BofA says an ominous signal from S&P 500 is pointing to gains

BLOOMBERG 

A Bank of America Corp (BofA) strategist says you shouldn’t be fooled by a seemingly bearish signal being flashed by the stocks in the S&P 500 Index. To the contrary, history shows it may even point to strong gains ahead.
The 50-day moving average of the S&P 500 Equal Weight Index — a version of the benchmark that gives an equal share to each constituent — slipped below its 200-day moving average. That pattern, known as a death cross, usually signals that the market is pushing below key support levels and may have further to fall.
But it doesn’t have such negative implications for main market-cap-weighted S&P 500, BofA’s Stephen Suttmeier wrote in a note to clients.

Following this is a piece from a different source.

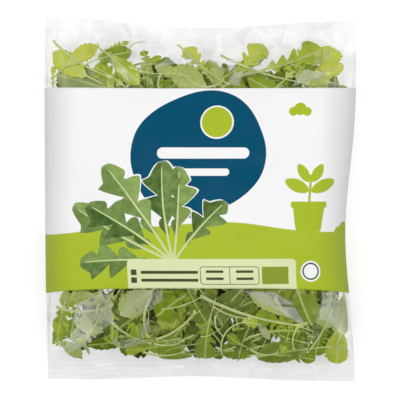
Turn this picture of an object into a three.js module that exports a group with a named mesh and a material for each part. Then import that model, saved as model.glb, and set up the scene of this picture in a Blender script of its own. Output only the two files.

In fact, since 1992, the 19 prior death crosses for the equal-weighted version of the S&P 500 have been followed by “solid” returns for the traditional index, he wrote, with a median return of 2.6% in 20 days and 16.8% in 260 days. The S&P 500 even traded higher year-over-year in 15 of those instances.
The apparently negative technical indicator added to anxiety among traders about the relatively small number of stocks that have driven this year’s gains, thanks to their large weightings in the S&P 500. While the index is up over 7% this year, the equal-weight index is nearly flat.
But Suttmeier said the S&P 500 Index has actually staged major rallies in periods in which the equal-weight index has lagged it.
“When you have a concentration issue where bulk of returns are in mega-caps versus the average stock, the equal weight versus cap-weighted ratio drops,” Suttmeier said by phone. “It’s not necessarily bearish for the market. It  actually can be a positive.”
“Complaining about a concentration in indices makes a lot of sense because it’s harder to generate alpha if the stocks that are driving year-to-date returns in S&P 500 are just 10 different names — because if you don’t own those names, you’re not outperforming.”